▸ Provided data:
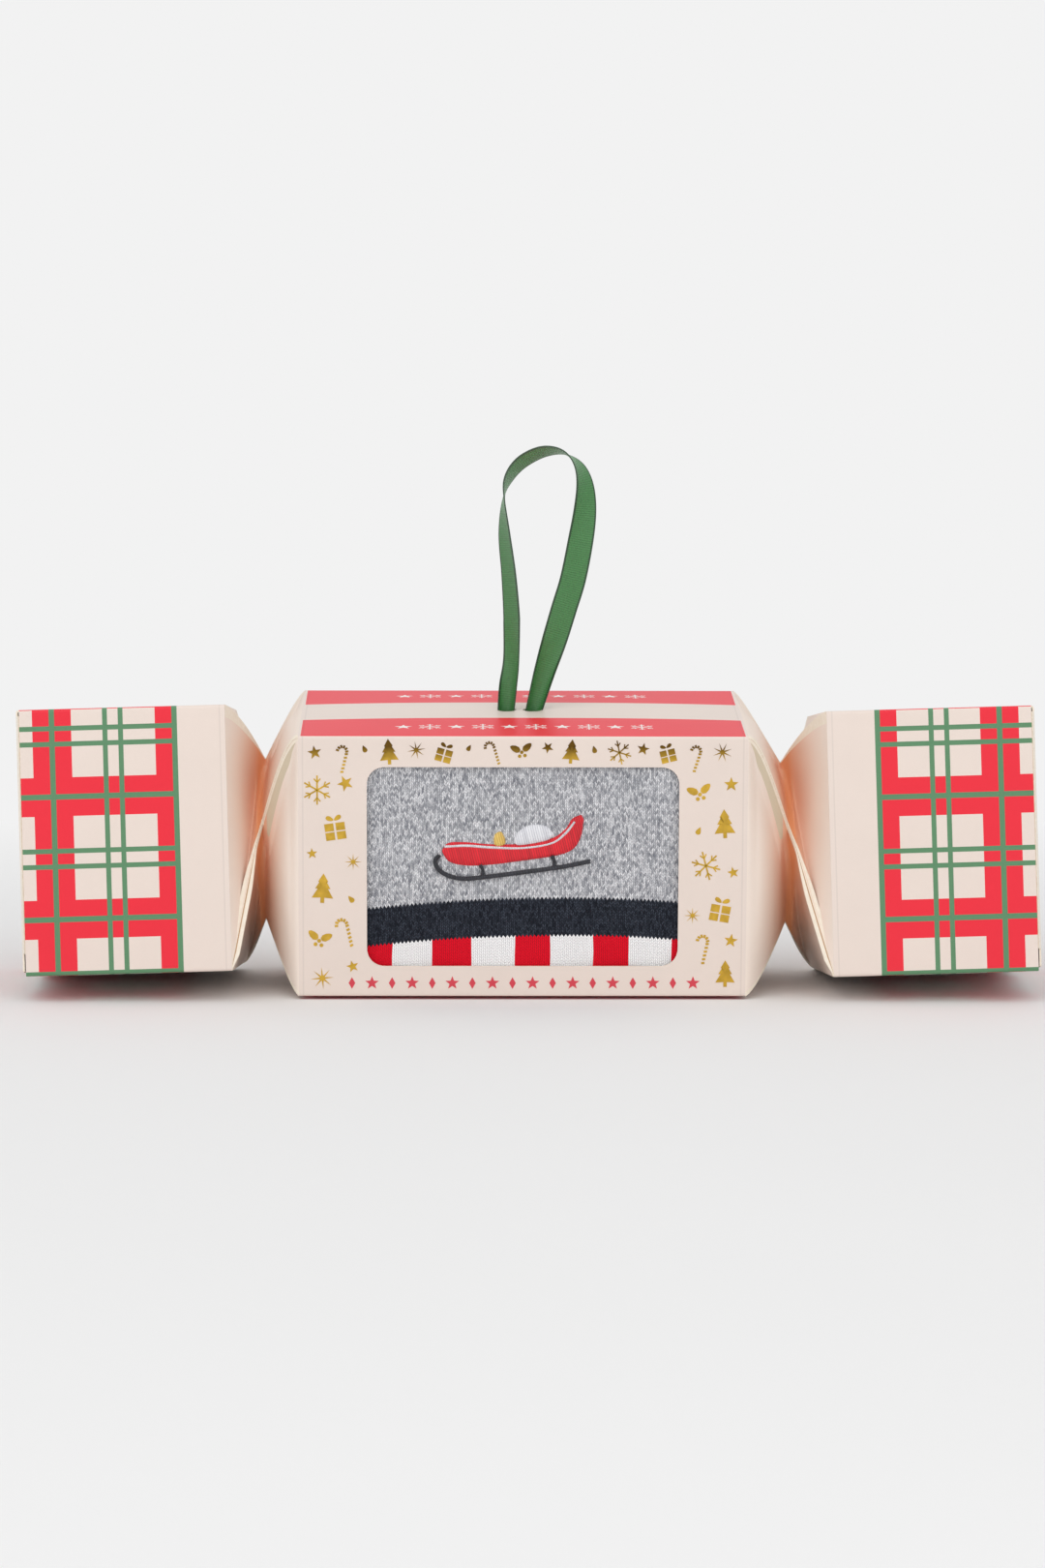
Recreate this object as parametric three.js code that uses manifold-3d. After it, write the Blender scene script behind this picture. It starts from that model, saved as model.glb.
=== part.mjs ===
// Christmas cracker gift carton.
// One square tube of printed board is twisted at two necks into a centre box and two end boxes.
// The centre box has a die-cut window, two punched holes for a ribbon loop, and a pair of socks inside.
// Each end box closes with a hinged lid, its tuck flap and two dust flaps.
// Millimetres. X runs along the tube, -Y is the front with the window, +Z is up, and z = 0 is the table.
// The carton rests as it lies in use: the centre box leans forward on its front bottom edge,
// and the end boxes lean back on their rear bottom edges.

import * as THREE from 'three';
import { mergeVertices } from 'three/addons/utils/BufferGeometryUtils.js';
import Module from 'manifold-3d';

const wasm = await Module();
wasm.setup();

// Board and tube
const boardThickness = 0.5;
const tubeSide = 70;
const creaseGap = 0.3;

// Lengths along the tube
const centreLength = 118;
const endLength = 54;
const leftNeckLength = 18.3;
const rightNeckLength = 22;

// How the three boxes lie, in degrees
const centreLean = 5.7;
const endLean = -5.7;
const endTilt = 1.7;

// Window and ribbon holes
const windowWidth = 82;
const windowHeight = 53.5;
const windowCornerRadius = 4.6;
const holeDiameter = 5.2;
const holeSpacing = 6.9;
const holeShift = -0.5;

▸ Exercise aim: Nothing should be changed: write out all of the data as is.

▸ Task answer:
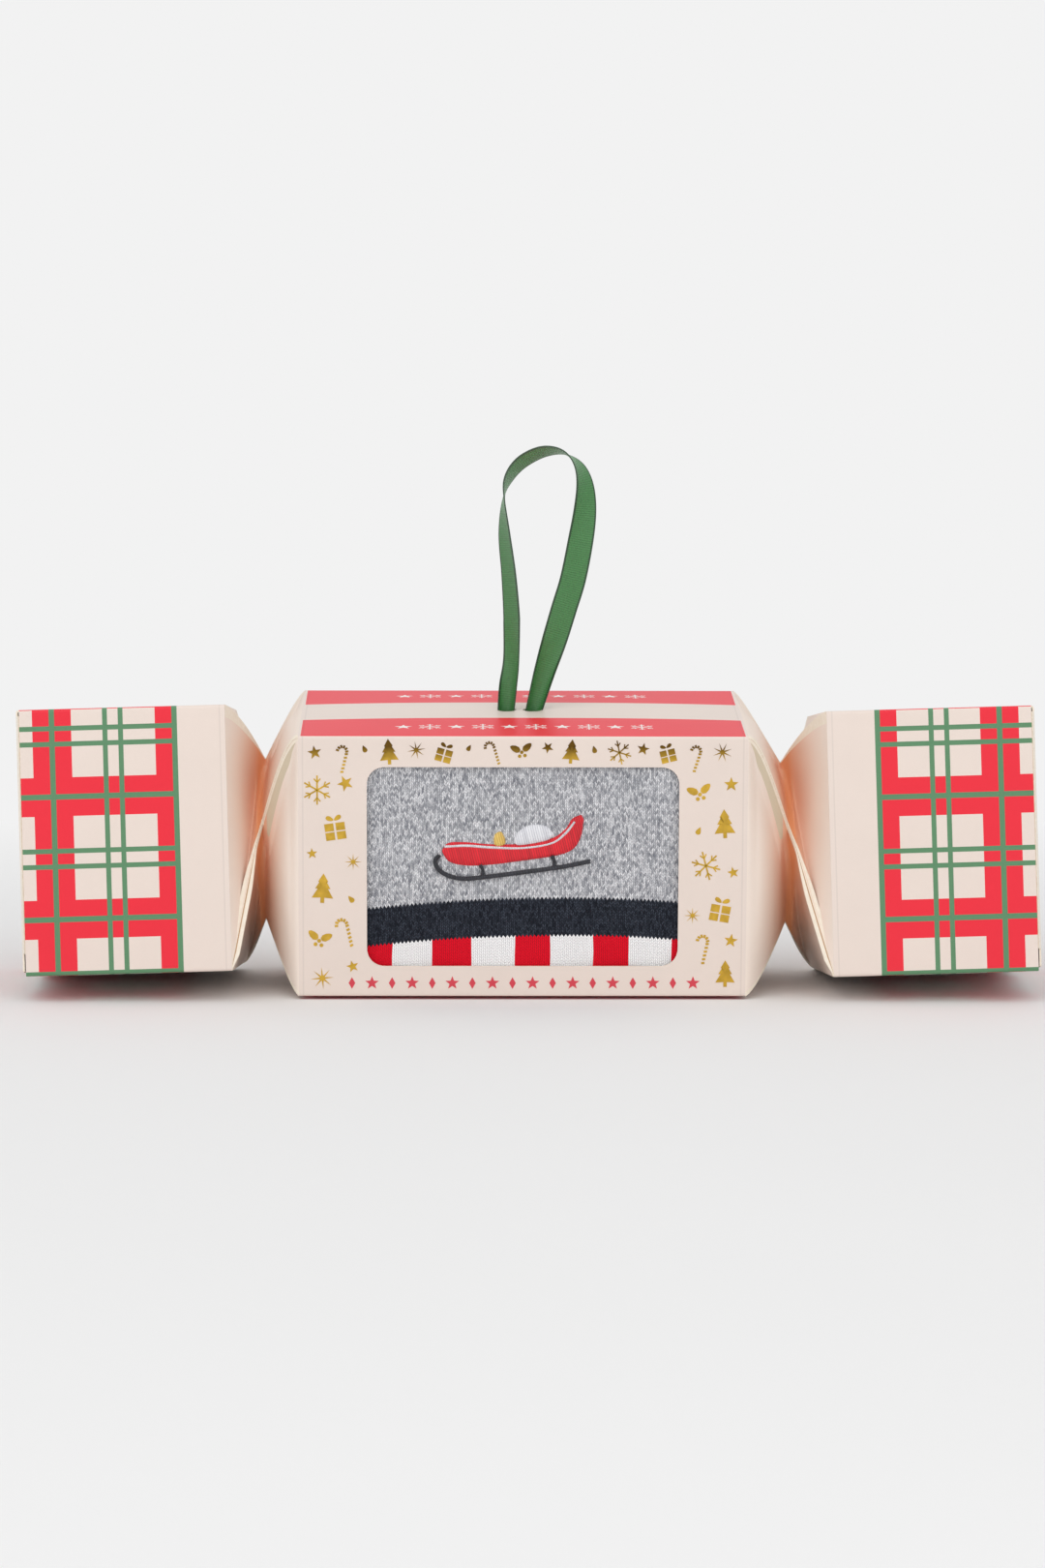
Recreate this object as parametric three.js code that uses manifold-3d. After it, write the Blender scene script behind this picture. It starts from that model, saved as model.glb.
=== part.mjs ===
// Christmas cracker gift carton.
// One square tube of printed board is twisted at two necks into a centre box and two end boxes.
// The centre box has a die-cut window, two punched holes for a ribbon loop, and a pair of socks inside.
// Each end box closes with a hinged lid, its tuck flap and two dust flaps.
// Millimetres. X runs along the tube, -Y is the front with the window, +Z is up, and z = 0 is the table.
// The carton rests as it lies in use: the centre box leans forward on its front bottom edge,
// and the end boxes lean back on their rear bottom edges.

import * as THREE from 'three';
import { mergeVertices } from 'three/addons/utils/BufferGeometryUtils.js';
import Module from 'manifold-3d';

const wasm = await Module();
wasm.setup();

// Board and tube
const boardThickness = 0.5;
const tubeSide = 70;
const creaseGap = 0.3;

// Lengths along the tube
const centreLength = 118;
const endLength = 54;
const leftNeckLength = 18.3;
const rightNeckLength = 22;

// How the three boxes lie, in degrees
const centreLean = 5.7;
const endLean = -5.7;
const endTilt = 1.7;

// Window and ribbon holes
const windowWidth = 82;
const windowHeight = 53.5;
const windowCornerRadius = 4.6;
const holeDiameter = 5.2;
const holeSpacing = 6.9;
const holeShift = -0.5;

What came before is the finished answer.